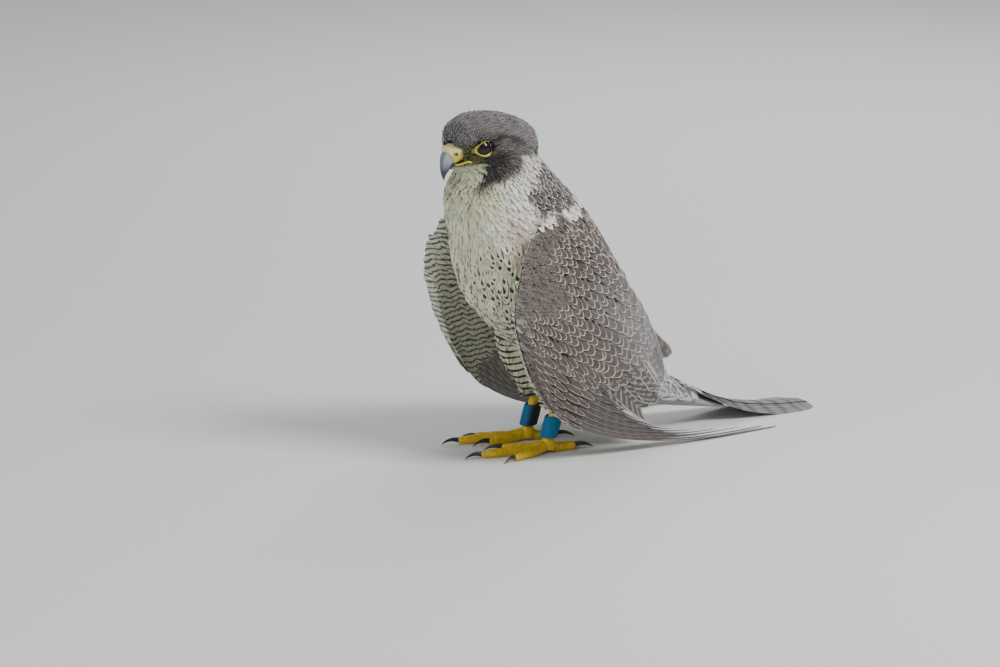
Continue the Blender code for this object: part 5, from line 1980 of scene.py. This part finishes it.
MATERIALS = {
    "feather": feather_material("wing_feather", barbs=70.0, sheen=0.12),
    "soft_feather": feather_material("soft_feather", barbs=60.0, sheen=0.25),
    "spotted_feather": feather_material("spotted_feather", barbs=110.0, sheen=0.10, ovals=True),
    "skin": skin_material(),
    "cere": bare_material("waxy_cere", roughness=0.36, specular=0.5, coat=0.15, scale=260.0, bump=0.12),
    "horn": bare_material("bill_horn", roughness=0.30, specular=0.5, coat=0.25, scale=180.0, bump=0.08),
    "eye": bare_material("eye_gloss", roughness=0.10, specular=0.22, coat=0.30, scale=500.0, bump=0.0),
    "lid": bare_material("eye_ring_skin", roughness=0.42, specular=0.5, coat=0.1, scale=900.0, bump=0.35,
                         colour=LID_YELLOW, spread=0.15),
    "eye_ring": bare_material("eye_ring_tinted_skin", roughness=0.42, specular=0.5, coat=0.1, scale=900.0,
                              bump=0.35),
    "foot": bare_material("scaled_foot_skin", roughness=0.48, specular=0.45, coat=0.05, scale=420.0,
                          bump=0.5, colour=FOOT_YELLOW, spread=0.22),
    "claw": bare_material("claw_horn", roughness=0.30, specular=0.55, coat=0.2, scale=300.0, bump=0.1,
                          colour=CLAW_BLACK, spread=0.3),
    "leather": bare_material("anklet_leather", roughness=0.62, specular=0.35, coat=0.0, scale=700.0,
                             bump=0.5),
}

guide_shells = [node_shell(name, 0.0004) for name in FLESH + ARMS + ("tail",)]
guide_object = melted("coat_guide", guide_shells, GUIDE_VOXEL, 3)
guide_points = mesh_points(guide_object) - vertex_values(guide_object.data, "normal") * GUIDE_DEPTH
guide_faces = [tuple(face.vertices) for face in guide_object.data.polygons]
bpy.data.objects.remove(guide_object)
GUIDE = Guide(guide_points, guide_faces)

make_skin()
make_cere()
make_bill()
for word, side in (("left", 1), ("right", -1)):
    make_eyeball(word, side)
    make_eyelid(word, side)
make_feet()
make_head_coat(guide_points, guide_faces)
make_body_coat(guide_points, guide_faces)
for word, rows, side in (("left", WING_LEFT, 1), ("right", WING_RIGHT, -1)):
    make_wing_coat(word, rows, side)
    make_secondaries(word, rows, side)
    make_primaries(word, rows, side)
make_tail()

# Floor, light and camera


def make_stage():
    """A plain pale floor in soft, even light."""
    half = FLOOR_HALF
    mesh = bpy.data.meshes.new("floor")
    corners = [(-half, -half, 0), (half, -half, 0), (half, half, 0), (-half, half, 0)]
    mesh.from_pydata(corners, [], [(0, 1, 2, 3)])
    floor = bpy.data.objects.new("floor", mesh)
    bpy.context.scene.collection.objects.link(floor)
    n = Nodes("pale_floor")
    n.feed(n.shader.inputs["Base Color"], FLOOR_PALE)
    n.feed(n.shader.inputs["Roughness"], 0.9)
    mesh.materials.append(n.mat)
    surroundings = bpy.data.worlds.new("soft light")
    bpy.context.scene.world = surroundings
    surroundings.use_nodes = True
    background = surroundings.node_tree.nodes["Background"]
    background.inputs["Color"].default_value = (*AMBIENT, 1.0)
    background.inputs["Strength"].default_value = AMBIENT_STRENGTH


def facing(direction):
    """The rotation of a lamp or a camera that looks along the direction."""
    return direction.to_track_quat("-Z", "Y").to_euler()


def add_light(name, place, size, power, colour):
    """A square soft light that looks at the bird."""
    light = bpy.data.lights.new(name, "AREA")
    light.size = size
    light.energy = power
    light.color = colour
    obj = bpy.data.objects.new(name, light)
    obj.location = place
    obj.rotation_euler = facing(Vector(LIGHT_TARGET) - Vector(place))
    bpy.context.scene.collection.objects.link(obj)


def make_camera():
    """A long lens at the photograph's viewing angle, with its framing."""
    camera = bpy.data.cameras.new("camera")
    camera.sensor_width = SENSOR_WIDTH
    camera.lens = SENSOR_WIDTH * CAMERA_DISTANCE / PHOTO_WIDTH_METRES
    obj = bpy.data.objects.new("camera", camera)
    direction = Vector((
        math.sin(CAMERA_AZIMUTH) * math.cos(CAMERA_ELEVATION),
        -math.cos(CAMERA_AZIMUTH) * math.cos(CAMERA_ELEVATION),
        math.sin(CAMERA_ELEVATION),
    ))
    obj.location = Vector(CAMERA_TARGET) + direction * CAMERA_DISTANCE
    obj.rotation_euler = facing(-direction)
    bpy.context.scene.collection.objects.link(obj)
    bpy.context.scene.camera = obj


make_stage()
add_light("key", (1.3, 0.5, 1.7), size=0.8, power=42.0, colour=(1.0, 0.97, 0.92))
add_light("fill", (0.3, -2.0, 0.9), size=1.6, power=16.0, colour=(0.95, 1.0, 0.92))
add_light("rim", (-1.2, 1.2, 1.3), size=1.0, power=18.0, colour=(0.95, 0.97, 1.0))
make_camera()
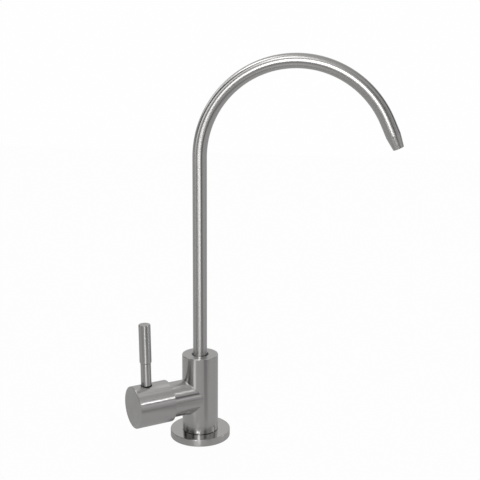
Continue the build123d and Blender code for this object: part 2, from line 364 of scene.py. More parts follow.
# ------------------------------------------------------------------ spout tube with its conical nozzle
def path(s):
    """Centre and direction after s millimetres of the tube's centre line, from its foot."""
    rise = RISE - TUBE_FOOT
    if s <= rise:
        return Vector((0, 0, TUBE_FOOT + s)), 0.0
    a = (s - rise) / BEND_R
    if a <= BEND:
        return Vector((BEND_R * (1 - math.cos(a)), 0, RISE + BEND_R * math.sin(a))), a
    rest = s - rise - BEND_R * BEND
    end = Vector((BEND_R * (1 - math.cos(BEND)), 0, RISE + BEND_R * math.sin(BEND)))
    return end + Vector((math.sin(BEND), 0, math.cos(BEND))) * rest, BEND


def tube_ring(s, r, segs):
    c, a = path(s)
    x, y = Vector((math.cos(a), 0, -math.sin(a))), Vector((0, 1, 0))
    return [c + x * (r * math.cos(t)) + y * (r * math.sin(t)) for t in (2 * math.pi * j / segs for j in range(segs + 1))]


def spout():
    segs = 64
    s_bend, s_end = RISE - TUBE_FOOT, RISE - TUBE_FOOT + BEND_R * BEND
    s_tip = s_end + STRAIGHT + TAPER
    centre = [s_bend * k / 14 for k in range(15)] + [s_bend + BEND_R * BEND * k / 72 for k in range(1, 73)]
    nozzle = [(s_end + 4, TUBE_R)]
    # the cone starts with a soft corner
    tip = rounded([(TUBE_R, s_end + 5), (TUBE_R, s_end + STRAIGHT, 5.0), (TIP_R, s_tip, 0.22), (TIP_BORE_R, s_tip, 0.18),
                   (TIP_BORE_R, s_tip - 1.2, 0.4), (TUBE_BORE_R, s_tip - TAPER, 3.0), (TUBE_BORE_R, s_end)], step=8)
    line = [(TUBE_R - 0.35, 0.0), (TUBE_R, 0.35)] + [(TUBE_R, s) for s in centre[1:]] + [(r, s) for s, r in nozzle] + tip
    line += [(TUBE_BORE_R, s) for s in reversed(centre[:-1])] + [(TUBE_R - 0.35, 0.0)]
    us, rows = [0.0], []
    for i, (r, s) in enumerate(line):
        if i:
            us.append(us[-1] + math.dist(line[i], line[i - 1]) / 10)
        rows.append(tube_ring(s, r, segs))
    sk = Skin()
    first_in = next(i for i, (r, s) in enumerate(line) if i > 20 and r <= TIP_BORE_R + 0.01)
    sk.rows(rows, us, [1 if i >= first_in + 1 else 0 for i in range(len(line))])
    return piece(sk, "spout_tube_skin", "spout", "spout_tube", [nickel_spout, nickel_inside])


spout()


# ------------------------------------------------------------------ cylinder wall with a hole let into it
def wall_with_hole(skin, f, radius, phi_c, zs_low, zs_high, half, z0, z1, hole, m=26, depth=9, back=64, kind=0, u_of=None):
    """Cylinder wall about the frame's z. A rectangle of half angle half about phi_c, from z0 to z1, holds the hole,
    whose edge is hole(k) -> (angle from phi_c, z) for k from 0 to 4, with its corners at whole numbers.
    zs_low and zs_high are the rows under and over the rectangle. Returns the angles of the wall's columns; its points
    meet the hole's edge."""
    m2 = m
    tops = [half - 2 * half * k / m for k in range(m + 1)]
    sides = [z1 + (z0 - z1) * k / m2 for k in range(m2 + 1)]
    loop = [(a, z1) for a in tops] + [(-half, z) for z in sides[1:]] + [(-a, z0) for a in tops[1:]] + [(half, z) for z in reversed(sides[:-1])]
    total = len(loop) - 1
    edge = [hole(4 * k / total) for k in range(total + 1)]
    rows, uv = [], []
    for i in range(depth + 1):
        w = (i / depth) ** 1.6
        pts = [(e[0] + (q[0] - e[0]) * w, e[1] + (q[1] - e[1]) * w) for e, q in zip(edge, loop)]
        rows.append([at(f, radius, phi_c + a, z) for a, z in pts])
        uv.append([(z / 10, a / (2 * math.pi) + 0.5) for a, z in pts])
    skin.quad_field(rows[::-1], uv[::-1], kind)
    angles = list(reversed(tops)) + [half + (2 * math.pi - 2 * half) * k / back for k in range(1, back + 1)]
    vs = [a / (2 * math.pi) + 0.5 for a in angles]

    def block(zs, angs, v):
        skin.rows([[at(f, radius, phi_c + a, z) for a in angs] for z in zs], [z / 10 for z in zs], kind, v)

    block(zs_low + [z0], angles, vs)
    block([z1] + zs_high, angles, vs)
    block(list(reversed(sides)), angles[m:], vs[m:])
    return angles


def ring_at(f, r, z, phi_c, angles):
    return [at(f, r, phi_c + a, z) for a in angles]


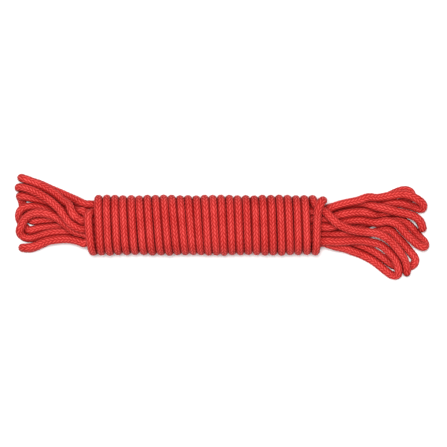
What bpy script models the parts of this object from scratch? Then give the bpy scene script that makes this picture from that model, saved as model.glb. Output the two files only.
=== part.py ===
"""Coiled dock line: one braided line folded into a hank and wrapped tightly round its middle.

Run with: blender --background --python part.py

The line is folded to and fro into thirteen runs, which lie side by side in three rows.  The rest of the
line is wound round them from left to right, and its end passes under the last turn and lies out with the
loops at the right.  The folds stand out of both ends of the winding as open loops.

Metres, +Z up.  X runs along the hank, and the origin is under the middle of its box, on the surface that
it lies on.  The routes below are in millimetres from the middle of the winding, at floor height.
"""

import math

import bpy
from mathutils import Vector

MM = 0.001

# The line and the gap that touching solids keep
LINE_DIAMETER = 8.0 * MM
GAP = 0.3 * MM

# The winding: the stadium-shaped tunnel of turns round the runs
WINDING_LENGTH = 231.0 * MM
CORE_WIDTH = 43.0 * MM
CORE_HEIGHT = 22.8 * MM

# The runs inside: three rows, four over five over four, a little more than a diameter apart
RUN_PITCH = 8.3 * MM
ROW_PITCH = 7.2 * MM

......

Objective ▸ Print, from the entries above, the line with "Continue the build123d", the line with "return end +" and all lines between them, exactly and with nothing else.

Solution below ▸
Continue the build123d and Blender code for this object: part 2, from line 364 of scene.py. More parts follow.
# ------------------------------------------------------------------ spout tube with its conical nozzle
def path(s):
    """Centre and direction after s millimetres of the tube's centre line, from its foot."""
    rise = RISE - TUBE_FOOT
    if s <= rise:
        return Vector((0, 0, TUBE_FOOT + s)), 0.0
    a = (s - rise) / BEND_R
    if a <= BEND:
        return Vector((BEND_R * (1 - math.cos(a)), 0, RISE + BEND_R * math.sin(a))), a
    rest = s - rise - BEND_R * BEND
    end = Vector((BEND_R * (1 - math.cos(BEND)), 0, RISE + BEND_R * math.sin(BEND)))
    return end + Vector((math.sin(BEND), 0, math.cos(BEND))) * rest, BEND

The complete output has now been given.